I’m sure the author of my journalism textbook would wince at this. Having an agenda in reporting builds audience distrust and skews the reporting, or so that line of thought goes. But without a conscious power analysis, journalism reinforces current power structures, whether or not they are just. As radio producer Ramona Martinez says in the book, “Objectivity is the ideology of the status quo.”

This where some other elements come into play that Wallace (and myself) see as important in the journalism to come. As I see it, they help counter the inaccuracy that comes with unchecked bias.

With curiosity, we hungrily look for insight into the world, gathering data in our lives and in our reporting.

With self-awareness, we critically examine our own values and biases.
With deep empathy, we attempt to understand the experiences of those with different experiences than us, and let those inform our worldview, filling in some of our blind spots.

With transparency, we let our audiences know where we’re coming from, allowing them to bring their own perspectives to create a more thorough picture.
As our data about the world filter through all of these and combine with our values, we get our analysis. It should be ever shifting as we learn more.
Our analysis reflects our current best understanding of the truth. Instead of running away from it, it should be our guiding star for the most truthful reporting. Our energy as journalists should go not just into gathering facts and quotes for stories, but into developing our analysis.

Please read “The View from Somewhere.” This article has barely scratched the surface. Wallace explores these issues, along with many, many more, absolutely beautifully. As a cis white guy who has lived a fairly charmed life, I am writing based largely on abstractions and empathy. But Wallace has a deep perspective from his personal experience to pull on.

As a transgender person working in the news industry, he couldn’t ignore it when he was asked to be “objective” on debates of, say, whether or not he should exist. He combines personal experiences from his career as a journalist with rigorous research and reporting.

He recounts the history of “objectivity” (which remains in quotations marks throughout the book) through the years, all the way from its emergence as a concept in the 1800s. He tells stories of change-makers and journalists, past and present, who have defied the status quo and found new ways to do journalism. And refreshingly, he doesn’t come to firm conclusions, encouraging readers to continue the conversation and live in the questions.

I’ll leave you with a conversation I had with a friend I made at that radio intensive. They told me about a news podcast they had listened to that made no pretense of objectivity. One episode talked about the family separation at the Mexican border. The host paused at one point and said that she needed to take 30 seconds to compose herself.

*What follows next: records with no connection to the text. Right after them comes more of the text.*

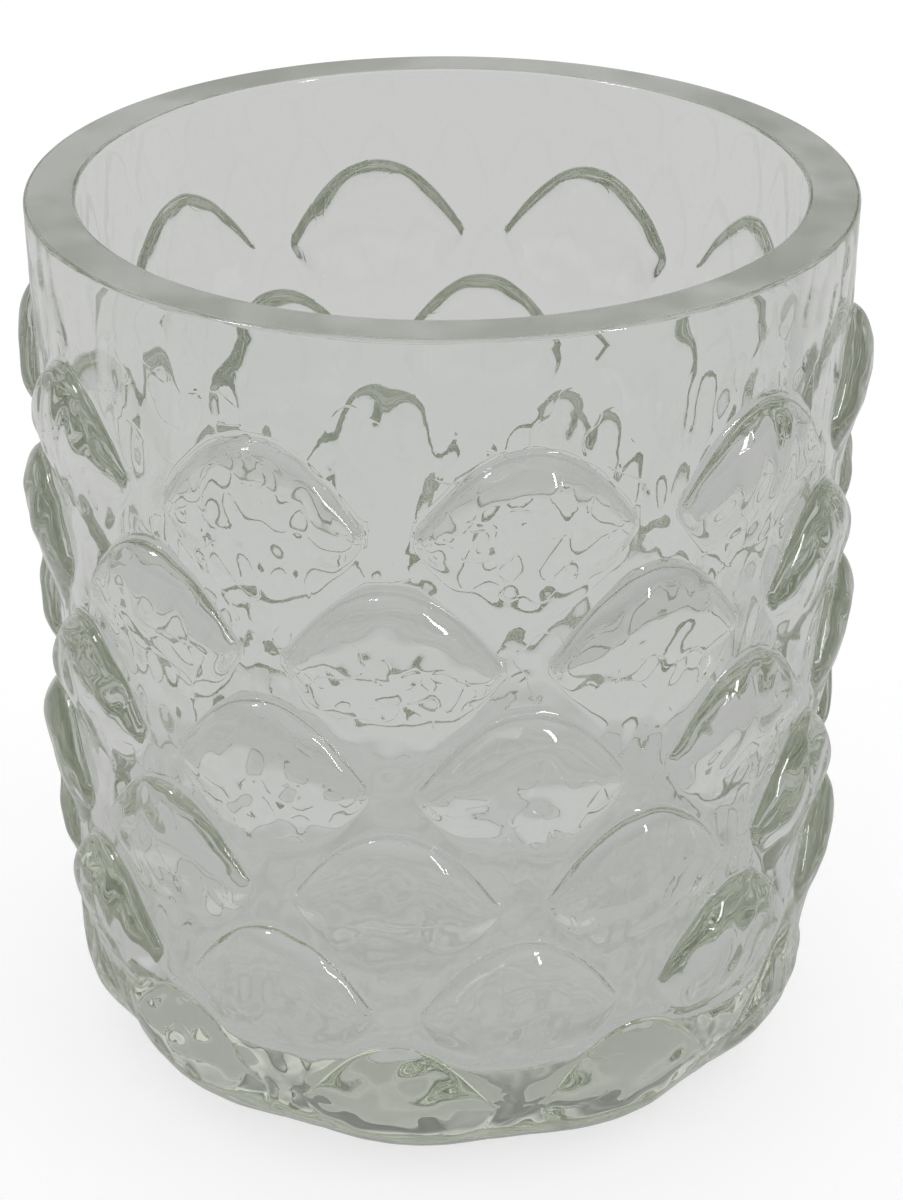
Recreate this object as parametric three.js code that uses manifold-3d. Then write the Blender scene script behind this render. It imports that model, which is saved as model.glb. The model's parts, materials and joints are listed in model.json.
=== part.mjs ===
// Drinking glass, pressed in one piece of clear glass.
//
// The wall is a slightly tapering round body on a rounded, solid foot. Six
// staggered rows of lens-shaped bosses stand out of it. Each boss has two
// pointed ends, a steep arched upper edge and a long face that fades out
// downwards. The bosses of the lowest row are low and run into the lobes of
// the foot. The rim is ground flat and its edges are softened.
// Millimetres, +Z up, origin in the middle of the face it stands on.

import * as THREE from 'three';
import { mergeVertices } from 'three/addons/utils/BufferGeometryUtils.js';
import Module from 'manifold-3d';

// Body
const HEIGHT = 90;              // table to rim
const RIM_RADIUS = 40;          // outside of the wall at the rim
const TAPER = 2.3;              // the wall is this much narrower, in radius, at the table
const RIM_SOFTENING = 0.4;      // round on both edges of the ground rim

// Rounded foot
const FOOT_ROUND_WIDTH = 9.2;   // how far the rounding comes in, along the table
const FOOT_ROUND_HEIGHT = 13.5; // how far it goes up the wall
const FOOT_LOBE = 0.32;         // it goes up less by this share in the middle of the lowest bosses

// Inside
const WALL_AT_RIM = 5;
const WALL_AT_FLOOR = 5.5;
const FLOOR_THICKNESS = 10;
const FLOOR_ROUND = 5.5;        // round between the floor and the wall

// Bosses
const COLUMNS = 10;             // bosses in one row
const TIP_GAP = 5;              // plain wall between the pointed ends of neighbours
const TOP_ROW_DROP = 19.7;      // from the rim down to the tips of the top row
const ROW_PITCH = 13.25;        // from the top row to the next
const PITCH_LOSS = 0.34;        // each later step between rows is this much less
const LEAST_LEVEL = 6;          // no row has its points lower than this over the table
const BOSS_RISE = 8.7;          // from the points up to the top of the arch
const BOSS_FALL = 9;            // from the points down to the lowest point, where there is room
const BOSS_GAP = 0.3;           // least plain glass between a boss and what is below it
const BOSS_HEIGHT = 2.4;        // how far the ridge stands out of the wall
const LOWEST_BOSS_HEIGHT = 0.5; // the same in the lowest row, where the foot is lobed instead
const RIDGE_RISE = 4.5;         // from the points up to the top of the ridge
const RIDGE_NARROWING = 2.2;    // 1 gives the ridge the arch of the upper edge, more a narrower one
const CROWN_FULLNESS = 1.8;     // 1 is a flat upper face, 2 a quarter of an ellipse
const TIP_SPREAD = 0.1;         // least share of a boss's height kept for its facets

// Facets
const FACE_STEPS = [0, 0.35, 0.7, 1];    // shares of the way up to the ridge
const LOWEST_FACE_STEPS = [0, 0.08, 0.22, 0.45, 0.72, 1]; // closer, where the foot curves
const CROWN_STEPS = [0.5, 0.85, 1];      // shares of the way from there to the upper edge
const FOOT_STEPS = 3;           // rings below the lowest row
const RIM_STEPS = 2;            // rings above the highest row
const INTERLOCK_STEPS = 3;      // upright lines across the ends of two bosses
const SOFTENING_STEPS = 2;
const BORE_SIDES = 60;
const BORE_ROUND_STEPS = 5;

const FOOT_RADIUS = RIM_RADIUS - TAPER;
const columnAngle = 2 * Math.PI / COLUMNS;
const tipAngle = (columnAngle - TIP_GAP / RIM_RADIUS) / 2;

// Levels of the pointed ends, from the top row down, as many as the wall takes.
const rowLevels = [];
for (
  let level = HEIGHT - TOP_ROW_DROP, step = ROW_PITCH;
  level >= LEAST_LEVEL;
  level -= step, step -= PITCH_LOSS
) rowLevels.push(level);

// Every second row is turned by half a column.
const rowTurn = (row) => (row % 2) * columnAngle / 2;

// Distance round the wall from the nearest boss of a row, 1 at its pointed end.
function acrossBoss(row, angle) {
  const offset = angle - rowTurn(row);
  const nearest = offset - Math.round(offset / columnAngle) * columnAngle;
  return Math.abs(nearest) / tipAngle;
}

// Height of the arch over the pointed ends, 1 in the middle and 0 at the ends.
const arch = (across) => 1 - Math.min(across, 1) ** 2;

// The points of one boss on an upright line, from its lower edge over its ridge
// to its upper edge: how high each lies and how far it stands out. The boss
// ends above the given height, where the boss below or the table is.
function bossLine(level, across, below, height, faceSteps) {
  const spread = (share) => TIP_SPREAD + (1 - TIP_SPREAD) * share;
  const low = Math.max(level - BOSS_FALL * spread(arch(across)), below + BOSS_GAP);
  const ridge = level + RIDGE_RISE * spread(arch(across) ** RIDGE_NARROWING);
  const high = level + BOSS_RISE * spread(arch(across));
  const lens = height * Math.sqrt(arch(across));
  const face = faceSteps.map((up) => [
    low + (ridge - low) * up,
    lens * (1 - Math.cos(up * Math.PI)) / 2,
  ]);
  const crown = CROWN_STEPS.map((up) => [
    ridge + (high - ridge) * up,
    lens * (1 - up ** CROWN_FULLNESS) ** (1 / CROWN_FULLNESS),
  ]);
  return [...face, ...crown];
}

// Radius of the plain wall, and its outward slope. The foot is lobed: it is
// rounded over a lower height in the middle of the lowest bosses.
function wall(angle, level) {
  const taper = (RIM_RADIUS - FOOT_RADIUS) / HEIGHT;
  const straight = FOOT_RADIUS + taper * level;
  const lobe = FOOT_LOBE * arch(acrossBoss(rowLevels.length - 1, angle));
  const roundHeight = FOOT_ROUND_HEIGHT * (1 - lobe);
  const under = Math.min(1, Math.max(0, (roundHeight - level) / roundHeight));
  const quarter = Math.sqrt(1 - under * under);
  const radius = straight - FOOT_ROUND_WIDTH * (1 - quarter);
  const slope = taper + FOOT_ROUND_WIDTH / roundHeight * under / Math.max(quarter, 0.1);
  return { radius, slope };
}

// A point of the outer surface: the plain wall pushed out square to itself.
function outerPoint(angle, level, relief) {
  const { radius, slope } = wall(angle, level);
  const square = Math.hypot(1, slope);
  const r = radius + relief / square;
  const z = Math.max(0, level - relief * slope / square);
  return [r * Math.sin(angle), -r * Math.cos(angle), z];
}

// One upright line of the outer surface, from the table to the rim. Its points
// follow the edges of the bosses that it crosses.
function outerLine(angle) {
  const line = [];
  const stops = [];
  for (let row = rowLevels.length - 1, below = 0; row >= 0; row--) {
    const lowestRow = row === rowLevels.length - 1;
    const height = lowestRow ? LOWEST_BOSS_HEIGHT : BOSS_HEIGHT;
    const faceSteps = lowestRow ? LOWEST_FACE_STEPS : FACE_STEPS;
    stops.push(...bossLine(rowLevels[row], acrossBoss(row, angle), below, height, faceSteps));
    below = stops[stops.length - 1][0];
  }
  const lowest = stops[0][0];
  const highest = stops[stops.length - 1][0];
  for (let i = 0; i < FOOT_STEPS; i++) {
    line.push(outerPoint(angle, lowest * (i / FOOT_STEPS) ** 2, 0));
  }
  for (const [level, relief] of stops) line.push(outerPoint(angle, level, relief));
  const shoulder = HEIGHT - RIM_SOFTENING;
  for (let i = 1; i <= RIM_STEPS; i++) {
    line.push(outerPoint(angle, highest + (shoulder - highest) * i / RIM_STEPS, 0));
  }
  for (let i = 1; i <= SOFTENING_STEPS; i++) {
    const turn = i / SOFTENING_STEPS * Math.PI / 2;
    const r = RIM_RADIUS - RIM_SOFTENING * (1 - Math.cos(turn));
    const z = shoulder + RIM_SOFTENING * Math.sin(turn);
    line.push([r * Math.sin(angle), -r * Math.cos(angle), z]);
  }
  return line;
}

// The lines stand where the bosses have their middles and their pointed ends,
// and evenly where two rows of bosses interlock.
function lineAngles() {
  const half = columnAngle / 2;
  const interlock = 2 * tipAngle - half;
  const stops = [0];
  for (let i = 0; i <= INTERLOCK_STEPS; i++) {
    stops.push(half - tipAngle + interlock * i / INTERLOCK_STEPS);
  }
  const angles = [];
  for (let i = 0; i < 2 * COLUMNS; i++) {
    for (const stop of stops) angles.push(i * half + stop);
  }
  return angles;
}

// A closed body from equal lines of points, joined side by side round the axis.
function skin(lines) {
  const rings = lines[0].length;
  const points = lines.flat(1);
  const faces = [];
  for (let i = 0; i < lines.length; i++) {
    const a = i * rings;
    const b = (i + 1) % lines.length * rings;
    for (let k = 0; k < rings - 1; k++) {
      faces.push(a + k, b + k, b + k + 1, a + k, b + k + 1, a + k + 1);
    }
  }
  const foot = points.push([0, 0, lines[0][0][2]]) - 1;
  const top = points.push([0, 0, lines[0][rings - 1][2]]) - 1;
  for (let i = 0; i < lines.length; i++) {
    const a = i * rings;
    const b = (i + 1) % lines.length * rings;
    faces.push(foot, b, a, top, a + rings - 1, b + rings - 1);
  }
  const geometry = new THREE.BufferGeometry();
  geometry.setAttribute('position', new THREE.Float32BufferAttribute(points.flat(), 3));
  geometry.setIndex(faces);
  return geometry;
}

// The hollow: a round floor edge, a plain tapering bore and a softened mouth.
function bore() {
  const mouth = RIM_RADIUS - WALL_AT_RIM;
  const floor = FOOT_RADIUS - WALL_AT_FLOOR;
  const slope = (mouth - floor) / (HEIGHT - FLOOR_THICKNESS);
  const profile = [new THREE.Vector2(0, FLOOR_THICKNESS)];
  for (let i = 0; i <= BORE_ROUND_STEPS; i++) {
    const turn = i / BORE_ROUND_STEPS * Math.PI / 2;
    const z = FLOOR_THICKNESS + FLOOR_ROUND * (1 - Math.cos(turn));
    const r = floor + slope * FLOOR_ROUND - FLOOR_ROUND * (1 - Math.sin(turn));
    profile.push(new THREE.Vector2(r, z));
  }
  for (let i = 0; i <= SOFTENING_STEPS; i++) {
    const turn = i / SOFTENING_STEPS * Math.PI / 2;
    const z = HEIGHT - RIM_SOFTENING * (1 - Math.sin(turn));
    profile.push(new THREE.Vector2(mouth + RIM_SOFTENING * (1 - Math.cos(turn)), z));
  }
  const above = HEIGHT + 1;
  profile.push(new THREE.Vector2(mouth + RIM_SOFTENING, above));
  profile.push(new THREE.Vector2(0, above));
  const lathe = new THREE.LatheGeometry(profile, BORE_SIDES);
  lathe.rotateX(Math.PI / 2);
  return lathe;
}

const wasm = await Module();
wasm.setup();

function toSolid(geometry) {
  const plain = geometry.clone();
  plain.deleteAttribute('normal');
  plain.deleteAttribute('uv');
  const merged = mergeVertices(plain, 1e-4);
  return new wasm.Manifold(new wasm.Mesh({
    numProp: 3,
    vertProperties: new Float32Array(merged.attributes.position.array),
    triVerts: new Uint32Array(merged.index.array),
  }));
}

function toGeometry(solid) {
  const mesh = solid.getMesh();
  const geometry = new THREE.BufferGeometry();
  geometry.setAttribute('position', new THREE.BufferAttribute(mesh.vertProperties, 3));
  geometry.setIndex(new THREE.BufferAttribute(mesh.triVerts, 1));
  geometry.computeVertexNormals();
  return geometry;
}

function glassBody() {
  const outside = toSolid(skin(lineAngles().map(outerLine)));
  const inside = toSolid(bore());
  const clearGlass = new THREE.MeshStandardMaterial({
    color: 0xc8ccca, roughness: 0.03, metalness: 0, transparent: true, opacity: 0.35,
  });
  const body = new THREE.Mesh(toGeometry(outside.subtract(inside)), clearGlass);
  body.name = 'glass_body';
  return body;
}

const group = new THREE.Group();
group.add(glassBody());

export default group;
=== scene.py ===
# Looks for the pressed glass tumbler: a fine mesh of the same form as the packed
# solid, its glass, and a plain pale studio. Metres, +Z up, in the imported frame.

import json
import math
import random

import bpy
import numpy as np
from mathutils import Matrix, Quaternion, Vector

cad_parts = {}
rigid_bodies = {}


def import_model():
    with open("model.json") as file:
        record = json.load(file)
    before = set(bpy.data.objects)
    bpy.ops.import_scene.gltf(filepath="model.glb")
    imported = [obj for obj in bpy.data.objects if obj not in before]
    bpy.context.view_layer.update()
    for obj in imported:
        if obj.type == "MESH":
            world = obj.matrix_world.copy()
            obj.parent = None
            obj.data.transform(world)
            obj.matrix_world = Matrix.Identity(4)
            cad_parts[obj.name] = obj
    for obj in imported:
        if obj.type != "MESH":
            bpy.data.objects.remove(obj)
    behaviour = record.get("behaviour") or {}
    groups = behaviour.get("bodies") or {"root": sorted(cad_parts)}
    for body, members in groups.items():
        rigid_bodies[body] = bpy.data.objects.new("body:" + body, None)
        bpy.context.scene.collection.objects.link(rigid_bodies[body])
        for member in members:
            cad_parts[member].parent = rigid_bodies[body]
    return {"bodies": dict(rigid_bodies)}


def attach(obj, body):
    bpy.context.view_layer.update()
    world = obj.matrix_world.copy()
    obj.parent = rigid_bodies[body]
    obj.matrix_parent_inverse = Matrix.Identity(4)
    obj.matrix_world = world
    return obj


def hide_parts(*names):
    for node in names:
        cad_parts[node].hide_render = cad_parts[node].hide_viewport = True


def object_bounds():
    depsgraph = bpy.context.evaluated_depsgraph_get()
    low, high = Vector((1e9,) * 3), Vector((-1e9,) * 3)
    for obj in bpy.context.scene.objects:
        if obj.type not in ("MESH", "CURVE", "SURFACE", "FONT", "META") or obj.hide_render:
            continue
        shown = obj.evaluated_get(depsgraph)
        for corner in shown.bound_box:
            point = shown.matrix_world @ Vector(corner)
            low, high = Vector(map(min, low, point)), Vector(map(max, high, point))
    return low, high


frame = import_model()
cad_low, cad_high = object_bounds()

MM = 0.001

# Body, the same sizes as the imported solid
HEIGHT = cad_high.z
RIM_RADIUS = 40 * MM  # outside of the wall at the rim
TAPER = 2.3 * MM  # the wall is this much narrower, in radius, at the base
RIM_SOFTENING = 0.4 * MM  # round on both edges of the ground rim
FOOT_ROUND_WIDTH = 9.2 * MM  # how far the round of the foot comes in
FOOT_ROUND_HEIGHT = 13.5 * MM  # how far it goes up the wall
FOOT_LOBE = 0.32  # it goes up less by this share in the middle of the lowest bosses
WALL_AT_RIM = 5 * MM
WALL_AT_FLOOR = 5.5 * MM
FLOOR_THICKNESS = 10 * MM
FLOOR_ROUND = 5.5 * MM  # round between the floor and the wall inside

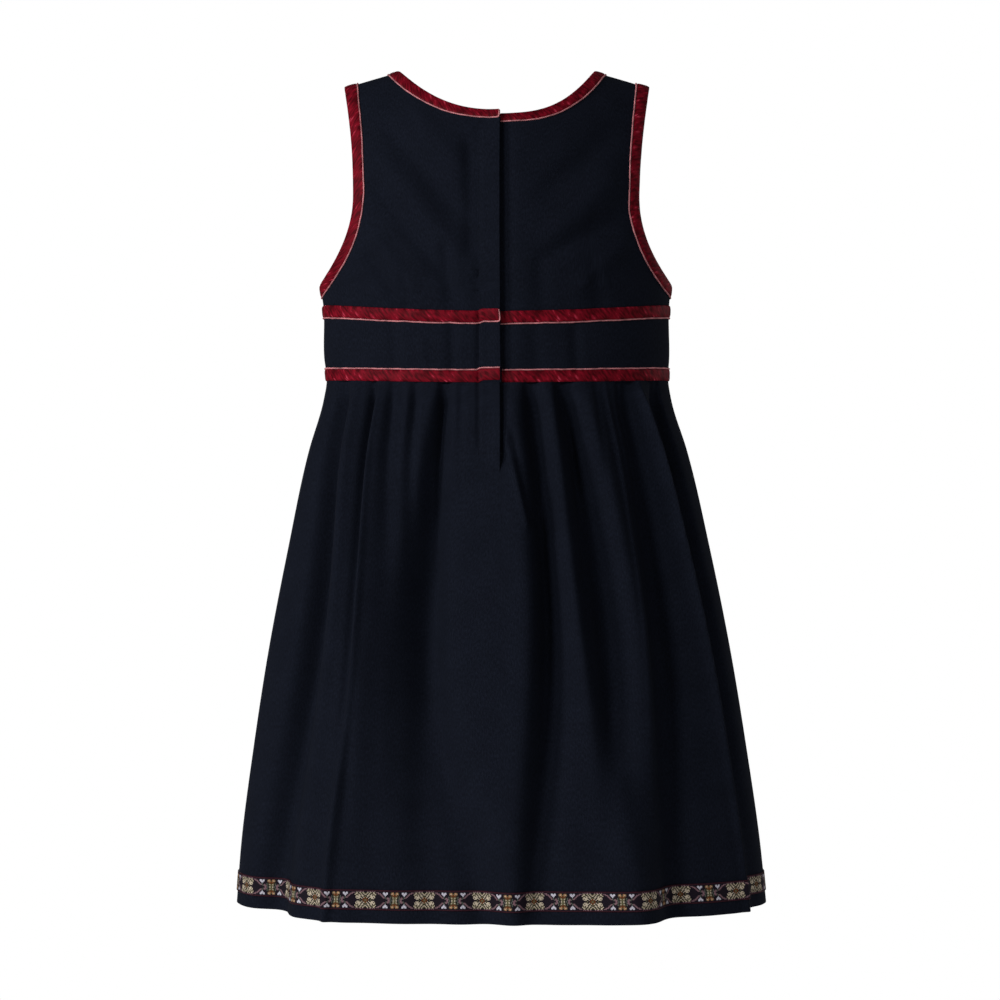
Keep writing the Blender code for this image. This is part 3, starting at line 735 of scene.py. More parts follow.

That little moment of humanity stuck with my friend. They talked about the contrast between that and the coverage on the NPR newscast. How can the NPR hosts talk about all this horrible shit in a detached neutral voice, they wanted to know. Why weren’t these hosts as emotionally affected by the story as they were?
As I thought about it, I realized that I didn’t have the same reaction. I had become desensitized. And that scared me.

I had heard so many of these neutral newscasts, talking about tragedy as if it were routine, that tragedy felt routine to me. How had I become so detached from my emotions? How is anyone supposed to change anything if we’re not able to fully feel it? With a desensitized public, those who perpetrate tragedies are given the cover to keep doing it.

Journalism, even imperfect journalism, is crucial. But its insistence on neutrality over humanity might just be emotionally neutering us. And, by extension, keeping us from accessing our collective power for change.
“The View from Somewhere” can be purchased wherever books are sold. With my Opinion Column Powers of non-objectivity, I’ll recommend ordering it through a local bookstore or the University of Chicago Press website, not supporting Amazon.